GIVEN REQUEST
Your task is to repeat the listing exactly.

MATERIAL TO PROCESS

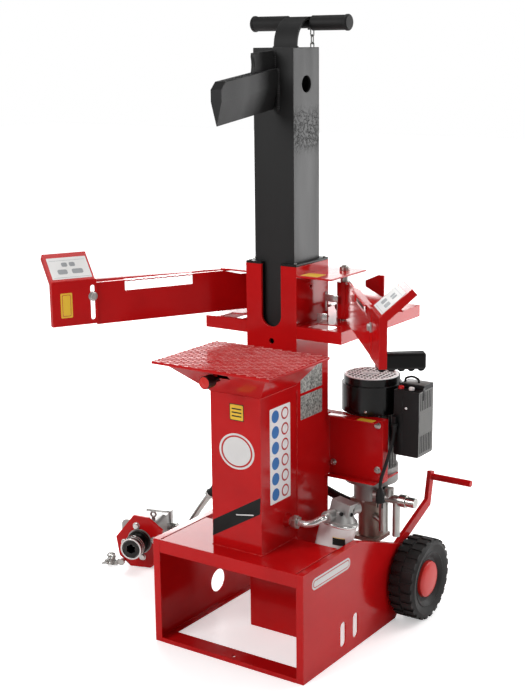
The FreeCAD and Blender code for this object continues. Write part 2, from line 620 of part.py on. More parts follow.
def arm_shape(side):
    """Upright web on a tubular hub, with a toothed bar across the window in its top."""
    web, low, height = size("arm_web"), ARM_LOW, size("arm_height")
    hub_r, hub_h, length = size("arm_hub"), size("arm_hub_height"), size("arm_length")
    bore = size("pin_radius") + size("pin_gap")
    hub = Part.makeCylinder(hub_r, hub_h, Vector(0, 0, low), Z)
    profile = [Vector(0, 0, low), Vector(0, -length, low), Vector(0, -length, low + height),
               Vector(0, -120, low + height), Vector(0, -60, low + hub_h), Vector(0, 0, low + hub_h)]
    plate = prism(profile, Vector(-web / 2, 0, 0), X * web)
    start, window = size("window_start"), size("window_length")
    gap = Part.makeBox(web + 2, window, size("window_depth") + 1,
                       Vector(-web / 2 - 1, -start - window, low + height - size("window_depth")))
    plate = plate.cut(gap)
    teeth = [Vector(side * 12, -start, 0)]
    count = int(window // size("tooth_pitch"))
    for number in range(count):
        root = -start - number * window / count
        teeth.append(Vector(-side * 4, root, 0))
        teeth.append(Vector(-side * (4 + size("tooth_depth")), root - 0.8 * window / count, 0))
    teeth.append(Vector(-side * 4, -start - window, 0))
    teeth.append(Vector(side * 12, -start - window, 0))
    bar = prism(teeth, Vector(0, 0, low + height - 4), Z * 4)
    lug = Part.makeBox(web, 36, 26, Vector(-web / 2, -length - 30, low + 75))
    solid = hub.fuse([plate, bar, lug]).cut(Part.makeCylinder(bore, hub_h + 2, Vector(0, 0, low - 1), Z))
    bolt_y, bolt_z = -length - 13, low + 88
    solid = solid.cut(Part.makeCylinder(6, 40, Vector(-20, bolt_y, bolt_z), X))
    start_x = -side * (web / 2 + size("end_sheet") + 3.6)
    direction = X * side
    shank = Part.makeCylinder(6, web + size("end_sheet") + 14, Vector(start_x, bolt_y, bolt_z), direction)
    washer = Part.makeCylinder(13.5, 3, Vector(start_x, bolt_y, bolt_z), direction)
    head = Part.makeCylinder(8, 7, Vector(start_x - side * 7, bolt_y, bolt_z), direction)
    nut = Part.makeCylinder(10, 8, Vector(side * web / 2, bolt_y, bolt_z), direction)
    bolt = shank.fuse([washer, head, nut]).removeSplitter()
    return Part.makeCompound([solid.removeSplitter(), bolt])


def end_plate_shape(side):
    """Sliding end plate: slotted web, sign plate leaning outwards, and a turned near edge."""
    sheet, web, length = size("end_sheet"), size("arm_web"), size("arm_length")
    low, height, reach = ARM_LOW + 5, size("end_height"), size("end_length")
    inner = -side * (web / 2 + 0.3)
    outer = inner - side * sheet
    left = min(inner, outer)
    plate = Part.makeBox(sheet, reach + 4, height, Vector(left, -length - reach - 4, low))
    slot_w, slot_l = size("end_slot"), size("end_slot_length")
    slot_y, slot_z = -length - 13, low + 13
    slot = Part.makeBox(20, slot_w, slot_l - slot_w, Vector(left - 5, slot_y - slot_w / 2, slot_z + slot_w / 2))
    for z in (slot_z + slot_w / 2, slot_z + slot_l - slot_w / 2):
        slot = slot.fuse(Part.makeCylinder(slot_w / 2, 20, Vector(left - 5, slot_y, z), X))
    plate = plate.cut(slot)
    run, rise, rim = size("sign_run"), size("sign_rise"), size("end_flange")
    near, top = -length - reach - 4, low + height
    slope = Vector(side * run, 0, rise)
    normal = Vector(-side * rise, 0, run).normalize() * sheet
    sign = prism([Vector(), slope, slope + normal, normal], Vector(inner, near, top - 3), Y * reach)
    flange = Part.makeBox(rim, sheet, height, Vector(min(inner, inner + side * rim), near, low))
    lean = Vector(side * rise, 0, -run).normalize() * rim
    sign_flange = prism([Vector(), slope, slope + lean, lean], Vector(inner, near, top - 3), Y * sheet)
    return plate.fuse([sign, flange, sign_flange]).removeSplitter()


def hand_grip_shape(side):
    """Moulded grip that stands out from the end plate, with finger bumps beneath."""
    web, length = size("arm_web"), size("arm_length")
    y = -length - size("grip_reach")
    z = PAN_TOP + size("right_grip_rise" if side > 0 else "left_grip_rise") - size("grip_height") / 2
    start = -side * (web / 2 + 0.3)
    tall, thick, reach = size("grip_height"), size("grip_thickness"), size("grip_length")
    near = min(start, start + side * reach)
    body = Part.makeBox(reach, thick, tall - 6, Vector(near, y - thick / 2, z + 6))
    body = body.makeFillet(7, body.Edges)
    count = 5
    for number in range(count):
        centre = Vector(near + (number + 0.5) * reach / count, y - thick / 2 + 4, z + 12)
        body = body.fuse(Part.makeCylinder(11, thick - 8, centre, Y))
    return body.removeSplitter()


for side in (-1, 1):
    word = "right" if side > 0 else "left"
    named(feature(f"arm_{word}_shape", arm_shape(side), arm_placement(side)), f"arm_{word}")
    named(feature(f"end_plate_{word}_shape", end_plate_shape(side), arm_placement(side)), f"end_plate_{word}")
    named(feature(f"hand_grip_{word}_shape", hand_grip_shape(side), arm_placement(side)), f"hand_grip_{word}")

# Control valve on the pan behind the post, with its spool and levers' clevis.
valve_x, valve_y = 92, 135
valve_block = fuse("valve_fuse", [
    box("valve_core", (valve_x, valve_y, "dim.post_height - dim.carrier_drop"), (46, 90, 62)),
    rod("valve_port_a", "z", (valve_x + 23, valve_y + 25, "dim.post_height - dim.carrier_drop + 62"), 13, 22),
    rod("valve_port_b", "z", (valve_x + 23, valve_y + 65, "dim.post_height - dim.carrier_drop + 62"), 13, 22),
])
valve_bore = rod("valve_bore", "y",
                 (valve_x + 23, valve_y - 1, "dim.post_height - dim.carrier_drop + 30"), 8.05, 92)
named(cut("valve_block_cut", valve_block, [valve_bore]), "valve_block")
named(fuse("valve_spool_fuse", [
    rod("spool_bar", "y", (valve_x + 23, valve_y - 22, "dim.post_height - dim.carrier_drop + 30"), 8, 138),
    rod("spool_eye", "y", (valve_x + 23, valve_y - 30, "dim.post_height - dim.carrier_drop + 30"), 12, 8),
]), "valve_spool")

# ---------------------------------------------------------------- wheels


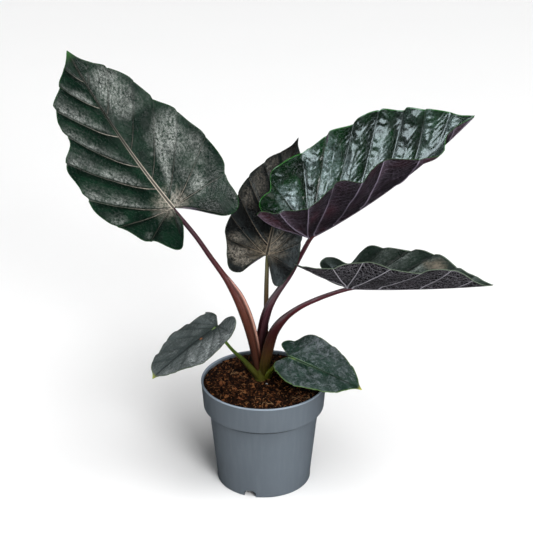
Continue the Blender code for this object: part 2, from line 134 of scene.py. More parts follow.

THE REPLY
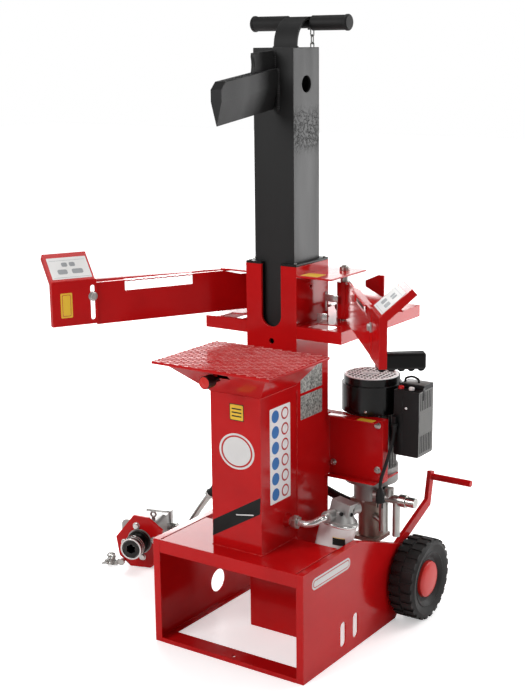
The FreeCAD and Blender code for this object continues. Write part 2, from line 620 of part.py on. More parts follow.
def arm_shape(side):
    """Upright web on a tubular hub, with a toothed bar across the window in its top."""
    web, low, height = size("arm_web"), ARM_LOW, size("arm_height")
    hub_r, hub_h, length = size("arm_hub"), size("arm_hub_height"), size("arm_length")
    bore = size("pin_radius") + size("pin_gap")
    hub = Part.makeCylinder(hub_r, hub_h, Vector(0, 0, low), Z)
    profile = [Vector(0, 0, low), Vector(0, -length, low), Vector(0, -length, low + height),
               Vector(0, -120, low + height), Vector(0, -60, low + hub_h), Vector(0, 0, low + hub_h)]
    plate = prism(profile, Vector(-web / 2, 0, 0), X * web)
    start, window = size("window_start"), size("window_length")
    gap = Part.makeBox(web + 2, window, size("window_depth") + 1,
                       Vector(-web / 2 - 1, -start - window, low + height - size("window_depth")))
    plate = plate.cut(gap)
    teeth = [Vector(side * 12, -start, 0)]
    count = int(window // size("tooth_pitch"))
    for number in range(count):
        root = -start - number * window / count
        teeth.append(Vector(-side * 4, root, 0))
        teeth.append(Vector(-side * (4 + size("tooth_depth")), root - 0.8 * window / count, 0))
    teeth.append(Vector(-side * 4, -start - window, 0))
    teeth.append(Vector(side * 12, -start - window, 0))
    bar = prism(teeth, Vector(0, 0, low + height - 4), Z * 4)
    lug = Part.makeBox(web, 36, 26, Vector(-web / 2, -length - 30, low + 75))
    solid = hub.fuse([plate, bar, lug]).cut(Part.makeCylinder(bore, hub_h + 2, Vector(0, 0, low - 1), Z))
    bolt_y, bolt_z = -length - 13, low + 88
    solid = solid.cut(Part.makeCylinder(6, 40, Vector(-20, bolt_y, bolt_z), X))
    start_x = -side * (web / 2 + size("end_sheet") + 3.6)
    direction = X * side
    shank = Part.makeCylinder(6, web + size("end_sheet") + 14, Vector(start_x, bolt_y, bolt_z), direction)
    washer = Part.makeCylinder(13.5, 3, Vector(start_x, bolt_y, bolt_z), direction)
    head = Part.makeCylinder(8, 7, Vector(start_x - side * 7, bolt_y, bolt_z), direction)
    nut = Part.makeCylinder(10, 8, Vector(side * web / 2, bolt_y, bolt_z), direction)
    bolt = shank.fuse([washer, head, nut]).removeSplitter()
    return Part.makeCompound([solid.removeSplitter(), bolt])


def end_plate_shape(side):
    """Sliding end plate: slotted web, sign plate leaning outwards, and a turned near edge."""
    sheet, web, length = size("end_sheet"), size("arm_web"), size("arm_length")
    low, height, reach = ARM_LOW + 5, size("end_height"), size("end_length")
    inner = -side * (web / 2 + 0.3)
    outer = inner - side * sheet
    left = min(inner, outer)
    plate = Part.makeBox(sheet, reach + 4, height, Vector(left, -length - reach - 4, low))
    slot_w, slot_l = size("end_slot"), size("end_slot_length")
    slot_y, slot_z = -length - 13, low + 13
    slot = Part.makeBox(20, slot_w, slot_l - slot_w, Vector(left - 5, slot_y - slot_w / 2, slot_z + slot_w / 2))
    for z in (slot_z + slot_w / 2, slot_z + slot_l - slot_w / 2):
        slot = slot.fuse(Part.makeCylinder(slot_w / 2, 20, Vector(left - 5, slot_y, z), X))
    plate = plate.cut(slot)
    run, rise, rim = size("sign_run"), size("sign_rise"), size("end_flange")
    near, top = -length - reach - 4, low + height
    slope = Vector(side * run, 0, rise)
    normal = Vector(-side * rise, 0, run).normalize() * sheet
    sign = prism([Vector(), slope, slope + normal, normal], Vector(inner, near, top - 3), Y * reach)
    flange = Part.makeBox(rim, sheet, height, Vector(min(inner, inner + side * rim), near, low))
    lean = Vector(side * rise, 0, -run).normalize() * rim
    sign_flange = prism([Vector(), slope, slope + lean, lean], Vector(inner, near, top - 3), Y * sheet)
    return plate.fuse([sign, flange, sign_flange]).removeSplitter()


def hand_grip_shape(side):
    """Moulded grip that stands out from the end plate, with finger bumps beneath."""
    web, length = size("arm_web"), size("arm_length")
    y = -length - size("grip_reach")
    z = PAN_TOP + size("right_grip_rise" if side > 0 else "left_grip_rise") - size("grip_height") / 2
    start = -side * (web / 2 + 0.3)
    tall, thick, reach = size("grip_height"), size("grip_thickness"), size("grip_length")
    near = min(start, start + side * reach)
    body = Part.makeBox(reach, thick, tall - 6, Vector(near, y - thick / 2, z + 6))
    body = body.makeFillet(7, body.Edges)
    count = 5
    for number in range(count):
        centre = Vector(near + (number + 0.5) * reach / count, y - thick / 2 + 4, z + 12)
        body = body.fuse(Part.makeCylinder(11, thick - 8, centre, Y))
    return body.removeSplitter()


for side in (-1, 1):
    word = "right" if side > 0 else "left"
    named(feature(f"arm_{word}_shape", arm_shape(side), arm_placement(side)), f"arm_{word}")
    named(feature(f"end_plate_{word}_shape", end_plate_shape(side), arm_placement(side)), f"end_plate_{word}")
    named(feature(f"hand_grip_{word}_shape", hand_grip_shape(side), arm_placement(side)), f"hand_grip_{word}")

# Control valve on the pan behind the post, with its spool and levers' clevis.
valve_x, valve_y = 92, 135
valve_block = fuse("valve_fuse", [
    box("valve_core", (valve_x, valve_y, "dim.post_height - dim.carrier_drop"), (46, 90, 62)),
    rod("valve_port_a", "z", (valve_x + 23, valve_y + 25, "dim.post_height - dim.carrier_drop + 62"), 13, 22),
    rod("valve_port_b", "z", (valve_x + 23, valve_y + 65, "dim.post_height - dim.carrier_drop + 62"), 13, 22),
])
valve_bore = rod("valve_bore", "y",
                 (valve_x + 23, valve_y - 1, "dim.post_height - dim.carrier_drop + 30"), 8.05, 92)
named(cut("valve_block_cut", valve_block, [valve_bore]), "valve_block")
named(fuse("valve_spool_fuse", [
    rod("spool_bar", "y", (valve_x + 23, valve_y - 22, "dim.post_height - dim.carrier_drop + 30"), 8, 138),
    rod("spool_eye", "y", (valve_x + 23, valve_y - 30, "dim.post_height - dim.carrier_drop + 30"), 12, 8),
]), "valve_spool")

# ---------------------------------------------------------------- wheels


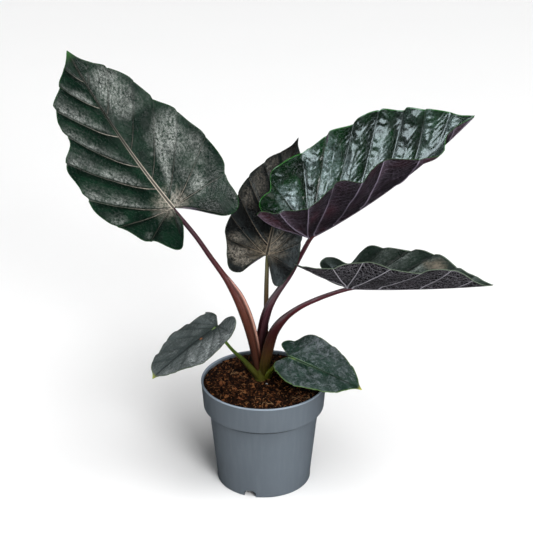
Continue the Blender code for this object: part 2, from line 134 of scene.py. More parts follow.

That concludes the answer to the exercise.